Similarly, if we investigate my top emails, my buddy Cole tops the charts, followed closely by piazza (a collaboration tool for school), Trello, then… myself?
At least, it seems that way on the surface. However, upon further inspection, I have three different email addresses of mine toping the charts, so everything seems well in the world. Now, if we just wanted to see my interest over time, would could just look at the number of domain endings (TLDs), we find out that I am probably in college:
Again, more analysis could be done with this, but let’s show you how you could do this yourself!
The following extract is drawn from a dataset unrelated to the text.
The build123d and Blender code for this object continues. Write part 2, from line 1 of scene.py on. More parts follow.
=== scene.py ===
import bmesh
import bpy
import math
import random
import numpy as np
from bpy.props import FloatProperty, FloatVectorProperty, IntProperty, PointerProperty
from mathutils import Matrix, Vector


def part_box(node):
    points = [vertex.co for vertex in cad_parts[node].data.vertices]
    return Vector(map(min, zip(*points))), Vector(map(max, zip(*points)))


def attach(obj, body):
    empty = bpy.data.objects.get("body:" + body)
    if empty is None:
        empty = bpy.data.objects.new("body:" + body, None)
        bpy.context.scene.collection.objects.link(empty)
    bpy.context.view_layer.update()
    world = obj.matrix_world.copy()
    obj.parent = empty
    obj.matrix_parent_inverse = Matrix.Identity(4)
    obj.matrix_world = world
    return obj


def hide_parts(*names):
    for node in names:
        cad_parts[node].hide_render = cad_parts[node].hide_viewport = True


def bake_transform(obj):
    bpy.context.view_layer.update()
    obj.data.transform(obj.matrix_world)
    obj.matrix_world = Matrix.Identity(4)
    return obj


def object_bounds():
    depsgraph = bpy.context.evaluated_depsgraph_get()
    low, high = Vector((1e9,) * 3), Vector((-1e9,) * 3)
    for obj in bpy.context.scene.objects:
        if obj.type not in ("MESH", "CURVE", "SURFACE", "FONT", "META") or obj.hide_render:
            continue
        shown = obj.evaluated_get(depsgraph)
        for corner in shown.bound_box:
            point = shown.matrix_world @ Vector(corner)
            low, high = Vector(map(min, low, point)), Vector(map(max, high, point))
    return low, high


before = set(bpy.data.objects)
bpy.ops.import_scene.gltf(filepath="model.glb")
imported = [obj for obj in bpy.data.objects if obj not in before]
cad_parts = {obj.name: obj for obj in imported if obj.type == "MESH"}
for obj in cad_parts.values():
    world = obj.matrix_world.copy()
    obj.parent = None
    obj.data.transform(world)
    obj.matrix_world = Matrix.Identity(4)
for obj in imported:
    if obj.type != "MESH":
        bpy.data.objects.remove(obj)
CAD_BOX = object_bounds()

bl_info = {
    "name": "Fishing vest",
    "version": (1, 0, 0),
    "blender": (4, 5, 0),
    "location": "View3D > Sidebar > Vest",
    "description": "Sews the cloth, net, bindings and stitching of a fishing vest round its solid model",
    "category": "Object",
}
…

The first step is to just download your emails to a .mbox file. I was able to download them through my Google from my Gmail in five easy steps!
1. Click on your profile
2. Click on account
3. Find account tools, then download data
4. Select all -> none, then mark mail
5. Add to drive (quicker delivery)
Once you receive the .zip file, download and unzip it. Then download my code from github, under Email_Analysis. The code is about the smelliest I have ever written, as I wrote and tested everything (including this article) in about 6 – 8 hours, but it should work for almost everyone.
After downloading the code:
- Put the .mbox file in the same directory as the code
- Rename the .mbox to “mail.mbox”
- Run each script <name>.py
- Wait 2 – 3 minutes per Gb
- Load the .csv files into excel, sheets, what have you
I recommend reading the README as always, and I make no guarantee this will work perfectly for you. In fact, you’ll probably have to edit the .csv files to a large extent, removing the items I label “None” (i.e. no data available), as well as doing some of your own thresholding.
All of us use receive different amounts of spam from different places, so removing that from your data will be somewhat manual or you’ll have to edit the scripts. Regardless, I hope most of this works for you out there!
Feel free to post an update on github if you make any changes!